TASK DESCRIPTION: Below is a block of data; give all of it again word for word.

PROVIDED MATERIAL:
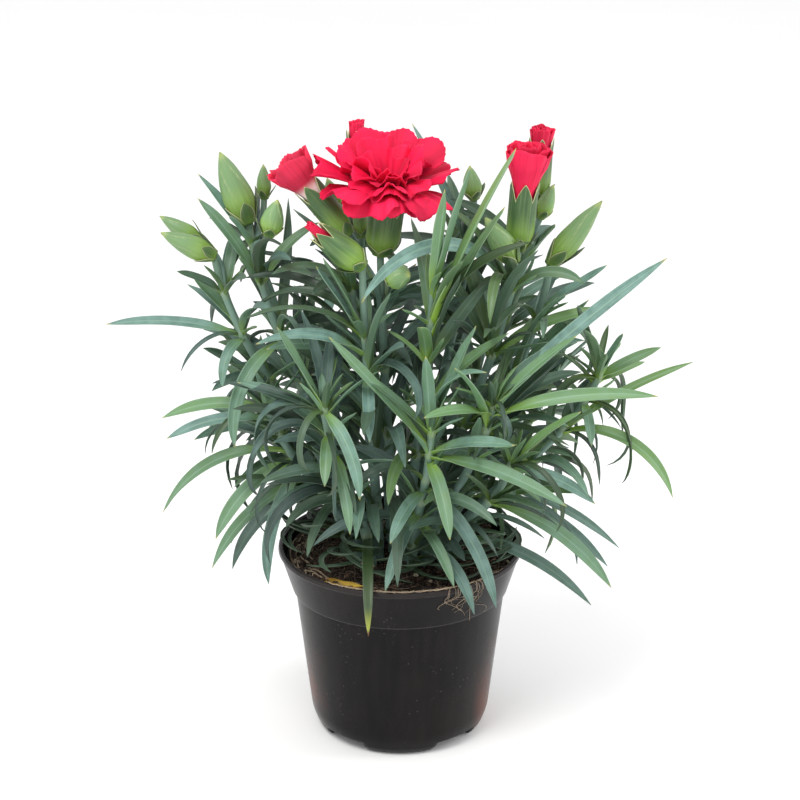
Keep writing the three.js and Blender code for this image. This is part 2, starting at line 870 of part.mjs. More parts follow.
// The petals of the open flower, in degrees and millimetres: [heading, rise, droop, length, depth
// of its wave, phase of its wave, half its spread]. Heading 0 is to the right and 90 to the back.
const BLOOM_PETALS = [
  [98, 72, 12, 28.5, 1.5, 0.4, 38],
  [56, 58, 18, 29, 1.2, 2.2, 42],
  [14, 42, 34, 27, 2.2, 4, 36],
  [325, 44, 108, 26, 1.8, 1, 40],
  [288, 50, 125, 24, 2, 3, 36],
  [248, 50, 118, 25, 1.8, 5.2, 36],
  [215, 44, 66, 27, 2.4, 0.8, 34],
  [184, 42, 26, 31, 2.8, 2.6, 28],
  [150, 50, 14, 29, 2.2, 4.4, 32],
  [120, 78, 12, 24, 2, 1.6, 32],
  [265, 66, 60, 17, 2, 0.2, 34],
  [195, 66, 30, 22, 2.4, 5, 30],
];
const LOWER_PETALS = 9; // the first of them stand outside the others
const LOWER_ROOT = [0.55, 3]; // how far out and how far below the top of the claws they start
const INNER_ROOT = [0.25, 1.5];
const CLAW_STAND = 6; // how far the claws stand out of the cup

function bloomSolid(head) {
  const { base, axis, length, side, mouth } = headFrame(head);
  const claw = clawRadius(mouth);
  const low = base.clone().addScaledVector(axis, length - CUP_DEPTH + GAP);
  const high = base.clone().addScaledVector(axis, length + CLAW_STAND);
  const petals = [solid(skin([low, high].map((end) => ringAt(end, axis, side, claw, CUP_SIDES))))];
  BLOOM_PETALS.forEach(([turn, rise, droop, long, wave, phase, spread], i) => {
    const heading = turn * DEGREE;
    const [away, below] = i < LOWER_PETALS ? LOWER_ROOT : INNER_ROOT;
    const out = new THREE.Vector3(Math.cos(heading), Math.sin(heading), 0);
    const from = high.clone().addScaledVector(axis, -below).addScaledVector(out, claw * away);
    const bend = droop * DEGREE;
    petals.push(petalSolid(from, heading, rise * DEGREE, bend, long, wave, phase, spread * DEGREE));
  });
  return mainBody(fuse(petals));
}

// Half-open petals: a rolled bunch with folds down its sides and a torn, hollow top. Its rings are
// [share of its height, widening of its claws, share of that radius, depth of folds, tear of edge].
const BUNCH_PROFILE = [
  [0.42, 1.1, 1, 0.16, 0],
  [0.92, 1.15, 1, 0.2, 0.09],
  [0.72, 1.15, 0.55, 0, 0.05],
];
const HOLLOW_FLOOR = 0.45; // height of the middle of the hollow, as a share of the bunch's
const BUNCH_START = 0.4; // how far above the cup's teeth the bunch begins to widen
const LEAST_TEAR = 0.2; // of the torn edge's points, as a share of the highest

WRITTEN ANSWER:
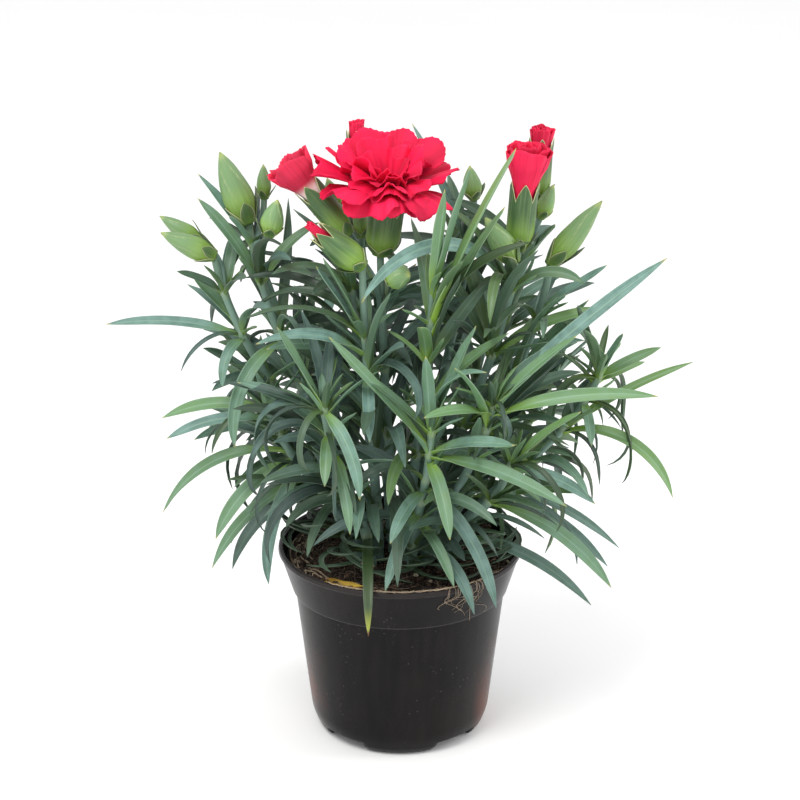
Keep writing the three.js and Blender code for this image. This is part 2, starting at line 870 of part.mjs. More parts follow.
// The petals of the open flower, in degrees and millimetres: [heading, rise, droop, length, depth
// of its wave, phase of its wave, half its spread]. Heading 0 is to the right and 90 to the back.
const BLOOM_PETALS = [
  [98, 72, 12, 28.5, 1.5, 0.4, 38],
  [56, 58, 18, 29, 1.2, 2.2, 42],
  [14, 42, 34, 27, 2.2, 4, 36],
  [325, 44, 108, 26, 1.8, 1, 40],
  [288, 50, 125, 24, 2, 3, 36],
  [248, 50, 118, 25, 1.8, 5.2, 36],
  [215, 44, 66, 27, 2.4, 0.8, 34],
  [184, 42, 26, 31, 2.8, 2.6, 28],
  [150, 50, 14, 29, 2.2, 4.4, 32],
  [120, 78, 12, 24, 2, 1.6, 32],
  [265, 66, 60, 17, 2, 0.2, 34],
  [195, 66, 30, 22, 2.4, 5, 30],
];
const LOWER_PETALS = 9; // the first of them stand outside the others
const LOWER_ROOT = [0.55, 3]; // how far out and how far below the top of the claws they start
const INNER_ROOT = [0.25, 1.5];
const CLAW_STAND = 6; // how far the claws stand out of the cup

function bloomSolid(head) {
  const { base, axis, length, side, mouth } = headFrame(head);
  const claw = clawRadius(mouth);
  const low = base.clone().addScaledVector(axis, length - CUP_DEPTH + GAP);
  const high = base.clone().addScaledVector(axis, length + CLAW_STAND);
  const petals = [solid(skin([low, high].map((end) => ringAt(end, axis, side, claw, CUP_SIDES))))];
  BLOOM_PETALS.forEach(([turn, rise, droop, long, wave, phase, spread], i) => {
    const heading = turn * DEGREE;
    const [away, below] = i < LOWER_PETALS ? LOWER_ROOT : INNER_ROOT;
    const out = new THREE.Vector3(Math.cos(heading), Math.sin(heading), 0);
    const from = high.clone().addScaledVector(axis, -below).addScaledVector(out, claw * away);
    const bend = droop * DEGREE;
    petals.push(petalSolid(from, heading, rise * DEGREE, bend, long, wave, phase, spread * DEGREE));
  });
  return mainBody(fuse(petals));
}

// Half-open petals: a rolled bunch with folds down its sides and a torn, hollow top. Its rings are
// [share of its height, widening of its claws, share of that radius, depth of folds, tear of edge].
const BUNCH_PROFILE = [
  [0.42, 1.1, 1, 0.16, 0],
  [0.92, 1.15, 1, 0.2, 0.09],
  [0.72, 1.15, 0.55, 0, 0.05],
];
const HOLLOW_FLOOR = 0.45; // height of the middle of the hollow, as a share of the bunch's
const BUNCH_START = 0.4; // how far above the cup's teeth the bunch begins to widen
const LEAST_TEAR = 0.2; // of the torn edge's points, as a share of the highest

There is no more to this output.